First Input Delay (FID)
Ever visited a web page and after it loaded, and you tried to click on a link or button and it took a while for the website to respond? First Input Delay (FID) measures this specific metric of how long it takes for the web page to respond to user interaction such as clicks, taps, and keyboard events during the loading process. For a good FID score, it should have a delay of 100 milliseconds or less.
In order to optimize for FID, you can do the following:
Reduce or minimize the Javascript that’s initially loaded by your application during the loading process.
Offload tasks from the main threads, i.e. use Web Workers to perform heavy computations. The main thread is blocking and when the browser is executing Javascript in the main thread, it will not process any user interactions.
Explore on-demand loading of Scripts as if you load too much on the main thread, it will slow down user interactions.
This can be done by deferring unused and unimportant javascript scripts. This can be achieved by adding the defer tag to your scripts. You can learn more about both def and async attributes here.
Code-splitting or lazy loading and loading the smaller chunks on demand.
And finally, minimize the use of pollyfills.
Interaction to Next Paint (INP)
Ever found yourself on a very sluggish website, where the page was slow to respond and even freezes once in a while? Interaction to Next Paint or INP is a metric that’s designed to measure the general interactivity of your website. Unlike the First Input Delay (FID) metric that focuses on time to first interaction, this focuses on all interactions on your website.
INP measures the latency of keyboard interactions, taps, and clicks during the lifespan of the site. The value of the longest interaction is the INP value, with any outliers ignored. A good INP is below 200 milliseconds.
You can do the following to optimize your INP score:
Remove unnecessary Javascript from your webpage as it impacts start-up performance. The browser has to download and parse all of the Javascript in order to provide interactivity, and if it’s too much, it means the first interaction will take a bit longer.
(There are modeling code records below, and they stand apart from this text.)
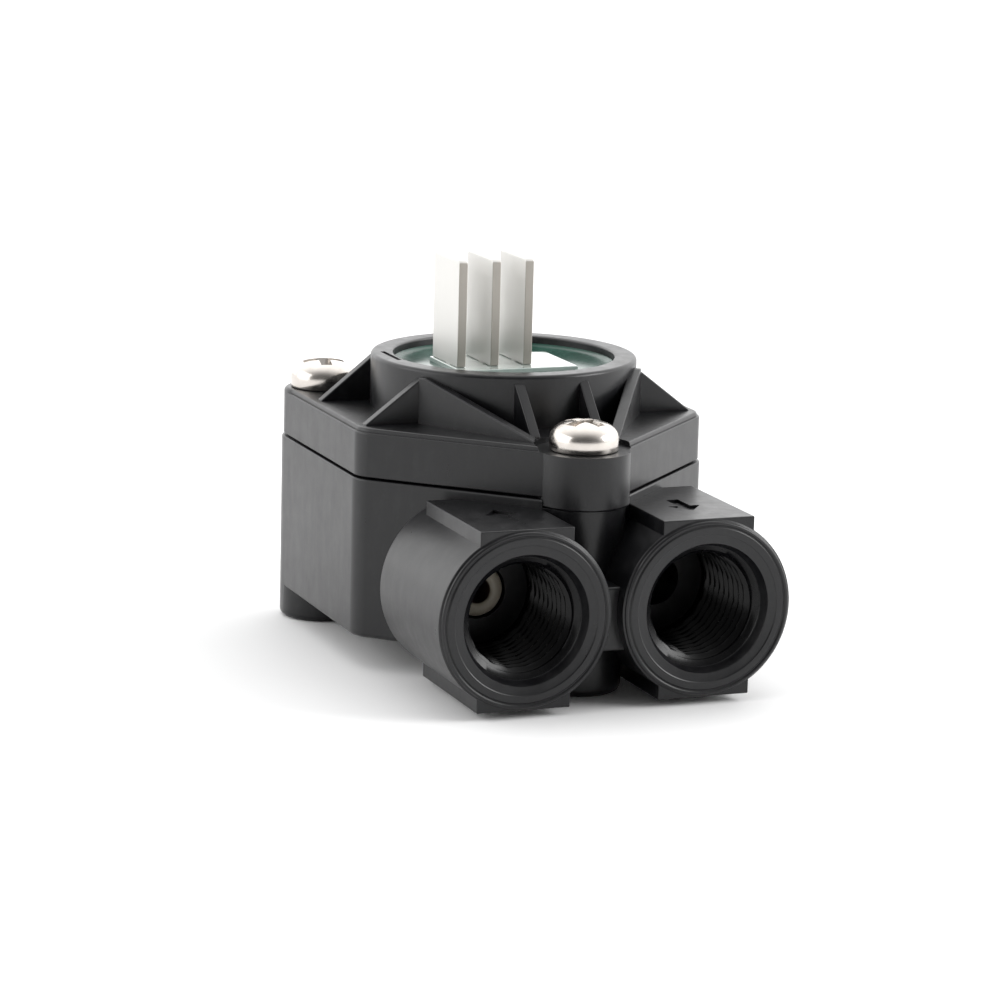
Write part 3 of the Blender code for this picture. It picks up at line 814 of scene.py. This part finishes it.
def blade(node, look):
    """A wide flat blade with a softly rounded tip and edges, on a narrow tail."""
    low = corner(node, 0)
    high = corner(node, 1)
    shoulder = BOARD_HIGH.z + 0.02
    front = low.y - AXIS_Y
    back = high.y - AXIS_Y
    tail = 0.8
    tip = 0.3
    outline = [(-tail, low.z), (tail, low.z), (tail, shoulder), (back, shoulder),
               (back, high.z - tip), (back - tip, high.z), (front + tip, high.z),
               (front, high.z - tip), (front, shoulder), (-tail, shoulder)]
    shape = plate((high.x - low.x) / 2, outline, 0.0)
    turn = Matrix.Translation(((low.x + high.x) / 2, AXIS_Y, 0)) @ Matrix.Rotation(pi / 2, 4, "Z")
    bmesh.ops.transform(shape, matrix=turn, verts=shape.verts)
    made = to_object(node + "_blade", shape, look)
    edges = made.modifiers.new("soft_edges", "BEVEL")
    edges.width = 0.00014
    edges.segments = 3
    edges.limit_method = "ANGLE"
    edges.angle_limit = radians(30)
    finish_shading(made, 50)
    place(made, HOUSING, "terminal", node)


# ---------------------------------------------------------------- screws, nozzle and inner pieces

def screw(node, centre, turn, look):
    """A pan head with a tapering cross recess, on a threaded shank."""
    low = corner(node, 0)
    high = corner(node, 1)
    head_z = SEATS[node] + 0.03
    radius = (high.x - low.x) / 2
    side = 1.2
    dome = high.z - head_z - side
    head = [(0.0, head_z), (radius - 0.25, head_z), (radius - 0.07, head_z + 0.06),
            (radius, head_z + 0.22), (radius, head_z + side)]
    for k in range(1, 14):
        angle = pi / 2 * k / 14
        head.append((radius * cos(angle) ** 0.75, head_z + side + dome * sin(angle) ** 0.85))
    head.append((0.0, high.z))
    made = to_object(node + "_pan_head", turned(head, centre, 96), look)
    combine(made, [screw_shank(centre, low.z, head_z + 0.5)], "UNION")
    combine(made, cross_recess(centre, high.z, turn), "DIFFERENCE")
    finish_shading(made, 35)
    place(made, HOUSING, "screw", node)


def screw_shank(centre, low, high):
    """A threaded shank, M4 with a 0.7 mm pitch."""
    pitch = 0.7
    sides = 24
    rows = int((high - low) / pitch * 6)
    rings = []
    for row in range(rows + 1):
        z = low + (high - low) * row / rows
        ring = []
        for step in range(sides):
            phase = (z / pitch - step / sides) % 1.0
            ridge = max(0.0, 1 - abs(phase - 0.5) * 2.4)
            taper = min(1.0, (z - low) / 1.2 + 0.3)
            radius = (1.6 + 0.35 * ridge) * taper if z < high - 3 else 1.85
            angle = 2 * pi * step / sides
            ring.append((centre[0] + radius * cos(angle), centre[1] + radius * sin(angle), z))
        rings.append(ring)
    return loft(rings)


def cross_recess(centre, top, turn):
    """Two crossing slots that narrow as they go down."""
    made = []
    for quarter_turn in (0, pi / 2):
        rings = []
        for z, reach, half in ((top - 2.2, 1.2, 0.4), (top - 0.3, 2.5, 0.66), (top + 0.6, 3.0, 0.74)):
            rings.append([(-reach, -half, z), (reach, -half, z), (reach, half, z), (-reach, half, z)])
        slot = loft(rings)
        at = Matrix.Translation((*centre, 0)) @ Matrix.Rotation(turn + quarter_turn, 4, "Z")
        bmesh.ops.transform(slot, matrix=at, verts=slot.verts)
        made.append(slot)
    return made


def nozzle(look):
    """The jet: a rounded collar round a countersunk bore."""
    length = NOZZLE_HIGH.y - NOZZLE_LOW.y
    outer = (NOZZLE_HIGH.x - NOZZLE_LOW.x) / 2
    profile = [(1.15, length), (1.15, 1.4), (1.36, 1.0), (1.40, 0.42), (1.52, 0.2), (1.75, 0.05),
               (2.1, 0.0), (2.5, 0.06), (2.82, 0.24), (3.02, 0.5), (outer, 0.9), (outer, length)]
    shape = lay_down(turned(profile, sides=96), -PORT_X, NOZZLE_LOW.y, PORT_Z)
    made = to_object("jet_nozzle", shape, look)
    finish_shading(made, 45)
    place(made, HOUSING, "nozzle", "inlet_nozzle")


def repaint(node, look):
    """Give a CAD node that keeps its shape its own finish."""
    materials = frame["nodes"][node].data.materials
    materials.clear()
    materials.append(look)


# ---------------------------------------------------------------- camera, floor and light

AZIMUTH = radians(21.683)
ELEVATION = radians(11.940)
ROLL = radians(1.461)
DISTANCE = 0.44948
LENS = 135.36
AIM_DROP = 0.01762              # how far the aim lies under the ring's centre, across the view


def camera():
    away = Vector((-sin(AZIMUTH) * cos(ELEVATION), -cos(AZIMUTH) * cos(ELEVATION), sin(ELEVATION)))
    right = Vector((cos(AZIMUTH), -sin(AZIMUTH), 0.0))
    up = away.cross(right)
    rolled_right = cos(ROLL) * right + sin(ROLL) * up
    rolled_up = cos(ROLL) * up - sin(ROLL) * right
    ring_centre = Vector((0.0, AXIS_Y * MM, RING_TOP_Z * MM))
    data = bpy.data.cameras.new("camera")
    data.lens = LENS
    data.sensor_width = 36.0
    data.clip_start = 0.01
    made = bpy.data.objects.new("camera", data)
    axes = Matrix((rolled_right, rolled_up, away)).transposed().to_4x4()
    made.matrix_world = Matrix.Translation(ring_centre - up * AIM_DROP + away * DISTANCE) @ axes
    bpy.context.scene.collection.objects.link(made)
    bpy.context.scene.camera = made


def floor():
    look = Look("floor_paper", (0.94, 0.94, 0.94), 0.9)
    grain = look.noise(60, 3.0)
    look.colour(grain, [(0.3, (0.935, 0.935, 0.935)), (0.7, (0.945, 0.945, 0.945))])
    shape = loft([[(x, y, z) for x, y in circle((0, 0), 6000, 64)] for z in (-20.0, -0.02)])
    made = to_object("floor", shape, look.made)


def area_light(name, position, target, size, power):
    data = bpy.data.lights.new(name, "AREA")
    data.shape = "RECTANGLE"
    data.size, data.size_y = size
    data.energy = power
    made = bpy.data.objects.new(name, data)
    made.location = position
    made.rotation_euler = (Vector(target) - Vector(position)).to_track_quat("-Z", "Y").to_euler()
    bpy.context.scene.collection.objects.link(made)


def world_light():
    """A white tent that is brighter at the back and the sides than behind the camera."""
    world = bpy.data.worlds.new("studio")
    world.use_nodes = True
    nodes = world.node_tree.nodes
    links = world.node_tree.links
    direction = nodes.new("ShaderNodeTexCoord")
    turn = nodes.new("ShaderNodeVectorMath")
    turn.operation = "DOT_PRODUCT"
    turn.inputs[1].default_value = Vector((sin(AZIMUTH), cos(AZIMUTH), 0.0)).normalized()
    spread = nodes.new("ShaderNodeMapRange")
    spread.interpolation_type = "SMOOTHSTEP"
    spread.inputs["From Min"].default_value = -0.95
    spread.inputs["From Max"].default_value = 0.6
    spread.inputs["To Min"].default_value = 0.16
    spread.inputs["To Max"].default_value = 1.9
    nodes["Background"].inputs["Color"].default_value = (1.0, 1.0, 1.0, 1.0)
    links.new(direction.outputs["Generated"], turn.inputs[0])
    links.new(turn.outputs["Value"], spread.inputs["Value"])
    links.new(spread.outputs["Result"], nodes["Background"].inputs["Strength"])
    bpy.context.scene.world = world


def studio():
    centre = (0.0, 0.0, 0.02)
    area_light("left_softbox", (-1.0, 0.1, 0.35), centre, (1.0, 0.8), 5.0)
    area_light("right_softbox", (0.80, -0.42, 0.40), centre, (0.45, 0.45), 5.5)
    world_light()
    bpy.context.scene.view_settings.view_transform = "Standard"


# ---------------------------------------------------------------- the model

def build():
    black = glass_filled_plastic()
    lower_housing(black, shaded_bore_plastic())
    cover(black)
    potting(potting_resin())
    circuit_board(board_laminate())
    tin = blade_tin()
    for node in TERMINALS:
        blade(node, tin)
    nickel = metal("nickel_steel", (0.56, 0.52, 0.48), (0.68, 0.64, 0.60), 0.16, 0.26,
                   depth=0.000008)
    for turn, (node, centre) in enumerate(SCREWS.items()):
        screw(node, centre, 0.5 + 0.9 * turn, nickel)
    nozzle(nozzle_plastic())

    wheel_plastic = natural_plastic("wheel_plastic", (0.66, 0.65, 0.61), (0.80, 0.79, 0.76))
    repaint("turbine_wheel", wheel_plastic)
    repaint("cover_seal", seal_rubber())
    repaint("turbine_axle", metal("axle_steel", (0.5, 0.5, 0.52), (0.66, 0.66, 0.68), 0.15, 0.3))
    ceramic_magnet = ferrite()
    for k in range(1, 5):
        repaint(f"magnet_{k}", ceramic_magnet)
    stone = jewel()
    repaint("lower_bearing", stone)
    repaint("upper_bearing", stone)
    epoxy = chip_epoxy()
    repaint("hall_sensor", epoxy)
    repaint("pull_up_resistor", epoxy)
    repaint("smoothing_capacitor", chip_ceramic())


build()
camera()
floor()
studio()
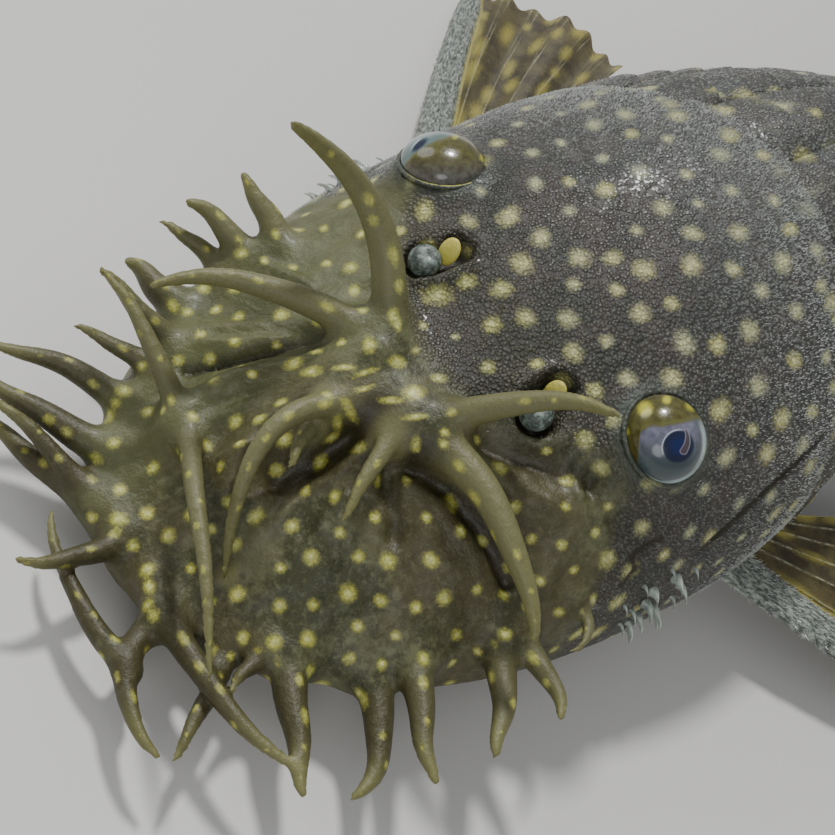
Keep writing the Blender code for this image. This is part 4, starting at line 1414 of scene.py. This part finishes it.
studio = dict(
    cameraPlace=(27.672, -80.523, 73.172),
    cameraTurn=(36.966, -21.168, 53.305),
    lens=64.67,
    floorColour=(0.60, 0.59, 0.57),
    world=0.38,
    key=2.6,
    keyAngle=7.0,
)

# As seen from the camera, in the eye's radii from its middle, u to the right and v up: the
# pupil's middle, radii and lean, the finger that reaches into it, the iris flap's edge as
# (u, v) points with the side it covers, and yellow spots as (u, v, size).
gaze = dict(
    left=dict(
        pupil=(0.30, -0.16), radii=(0.37, 0.34), lean=60.0,
        finger=((0.46, 0.20), (0.41, -0.25)), fingerRadius=0.08, fingerBow=0.06,
        flap=((-1.0, -1.4), (-0.75, -1.1), (-0.58, -0.75), (-0.54, -0.1), (-0.42, 0.18), (-0.05, 0.26), (0.33, 0.33), (0.75, 0.44), (1.0, 0.5)),
        covers=1.0,
        spots=((-0.42, 0.66, 0.17), (0.60, 0.76, 0.15), (0.05, 0.86, 0.10), (-0.85, 0.15, 0.10)),
        arc=(-125, 35), low=(-0.65, 0.4), tint=0.0,
    ),
    right=dict(
        pupil=(-0.53, 0.42), radii=(0.27, 0.095), lean=42.0,
        finger=((-0.30, 1.2), (-0.30, 1.2)), fingerRadius=0.02, fingerBow=0.0,
        flap=((-1.0, -0.20), (-0.85, 0.02), (-0.35, 0.42), (0.08, 0.60), (0.45, 0.72), (1.0, 0.9)),
        covers=-1.0,
        spots=((0.78, 0.60, 0.14), (0.97, 0.12, 0.10), (0.30, 0.62, 0.08), (-0.86, -0.45, 0.09)),
        arc=(100, 170), low=(-0.45, 0.25), tint=1.0,
    ),
)


def eyeMaterial():
    made, place, drive = newMaterial(
        "wet_eye",
        {
            "Coat Weight": 0.8,
            "Coat Roughness": 0.05,
            "Coat IOR": 1.34,
            "Roughness": 0.25,
            "Specular IOR Level": 0.3,
            "Subsurface Weight": 0.08,
            "Subsurface Scale": 0.0005,
        },
    )
    pupil, finger, line, flap, limb, spot, arc, low, tint = (
        place.attribute(name) for name in eyeLayers
    )
    grain = place.noise(0.40, 4, 0.6)
    fine = place.noise(0.12, 3)
    iris = grain.step(0.3, 0.7).mix((0.105, 0.105, 0.150), (0.205, 0.200, 0.270))
    iris = (1 - low).mix(iris, (0.045, 0.066, 0.070))
    iris = tint.mix(iris, (0.125, 0.200, 0.190))
    iris = (limb.step(0.70, 0.95) * (1 - tint * 0.6) * 0.8).mix(iris, (0.050, 0.070, 0.070))
    # A pale band along part of the dome's rim: on the left eye a painted highlight at the cornea's edge, on the
    # right eye the pale edge of its teal iris.
    iris = (arc * limb.step(0.86, 0.95) * (1 - tint * 0.7)).mix(iris, (0.40, 0.50, 0.50))
    eye = pupil.step(0.02, -0.05).mix(iris, (0.006, 0.012, 0.040))
    eye = (pupil.step(-0.08, -0.26) * (1 - tint)).mix(eye, (0.003, 0.014, 0.080))
    ring = pupil.node("ShaderNodeMath", {"operation": "ABSOLUTE"}, {0: pupil})
    inner = finger.node("ShaderNodeMath", {"operation": "ABSOLUTE"}, {0: finger})
    eye = (ring.step(0.020, 0.004) * line).mix(eye, (0.42, 0.48, 0.54))
    eye = finger.step(0.02, -0.02).mix(eye, (0.062, 0.050, 0.060))
    eye = (inner.step(0.020, 0.003) * 0.6).mix(eye, (0.30, 0.27, 0.34))
    skin = grain.step(0.25, 0.75).mix((0.052, 0.046, 0.009), (0.105, 0.098, 0.022))
    low = low + (grain - 0.5) * 0.6
    pale = grain.step(0.3, 0.7).mix((0.075, 0.068, 0.058), (0.170, 0.165, 0.165))
    skin = ((1 - low) * (0.3 + tint * 0.6)).mix(skin, tint.mix((0.050, 0.036, 0.012), pale))
    skin = (spot + (fine - 0.5) * 0.7 + (grain - 0.5) * 0.5).step(1.35, 0.4).mix(skin, (0.48, 0.46, 0.05))
    cover = (flap + (grain - 0.5) * 0.12).step(-0.05, 0.07)
    rim = cover * flap.step(0.14, 0.04) * 0.45
    colour = rim.mix(cover.mix(eye, skin), (0.15, 0.15, 0.05))
    drive(Base_Color=colour, Normal=place.bump(cover * 0.05 + grain * cover * 0.03, 0.6))
    return made


eyeLayers = ("pupil", "finger", "lineShare", "flap", "limb", "eyeSpot", "arc", "low", "tint")
eyeSurface = eyeMaterial()


def fingerGap(u, v, ends, radius, bow):
    # The distance from a bowed stretch between two (u, v) ends, less a radius that grows to its full
    # size at the second.
    a, b = (np.array(end) for end in ends)
    step = b - a
    t = np.clip(((u - a[0]) * step[0] + (v - a[1]) * step[1]) / max(step @ step, 1e-6), 0, 1)
    aside = u - a[0] - t * step[0] - bow * 4 * t * (1 - t)
    return np.hypot(aside, v - a[1] - t * step[1]) - radius * (0.35 + 0.65 * t)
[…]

You can achieve this by using techniques such as Lazy Loading where javascript is broken up into smaller chunks and only necessary Javascript is loaded up.
Avoid having heavy and long-running tasks on the main thread as they can block other processes hence impacting the performance of your site.
Minimize the size of the DOM - with large DOM elements, the rendering work takes longer and hence impacts the performance of your Website. With large DOM elements, both the initial rendering and any rerendering afterward are going to be very expensive and slow.
You can use content visibility to control whether an element's content is rendered or not.
Other techniques include the use of virtual lists where we only render visible parts of lists instead of everything at once, hence improving performance.
Be aware of the cost of Javascript rendering HTML and CSS. When your browser receives HTML, it can stream it and parse it chunk by chunk, ensuring the best performance. However, with the advent of modern frameworks such as React, Angular, Vue, etc. it’s common to ship a javascript site that then renders the HTML and sometimes even the CSS. This means your browser has to download all the necessary Javascript content, in this case, it will your whole application code (all pages), and then parse it, and only then you will see HTML content. This is very expensive and slow, and we have come up with techniques such as:
Server Side Rendering (SSR) where this work is done on the server instead so we can send HTML to the client,
and Lazy Loading, where we break up our application into smaller chunks that can be loaded as needed. As developers, however, we need to be aware of this and avoid it where necessary.
Conclusion
In this issue, we talked about Web Performance and important metrics to keep an eye on in order to ensure the user experience is decent if not great. We learned that it’s important to ensure that the lowest common denominator users get a good user experience and can use your website without struggling too much. It’s important for web developers to ensure a website with great performance and great user experience.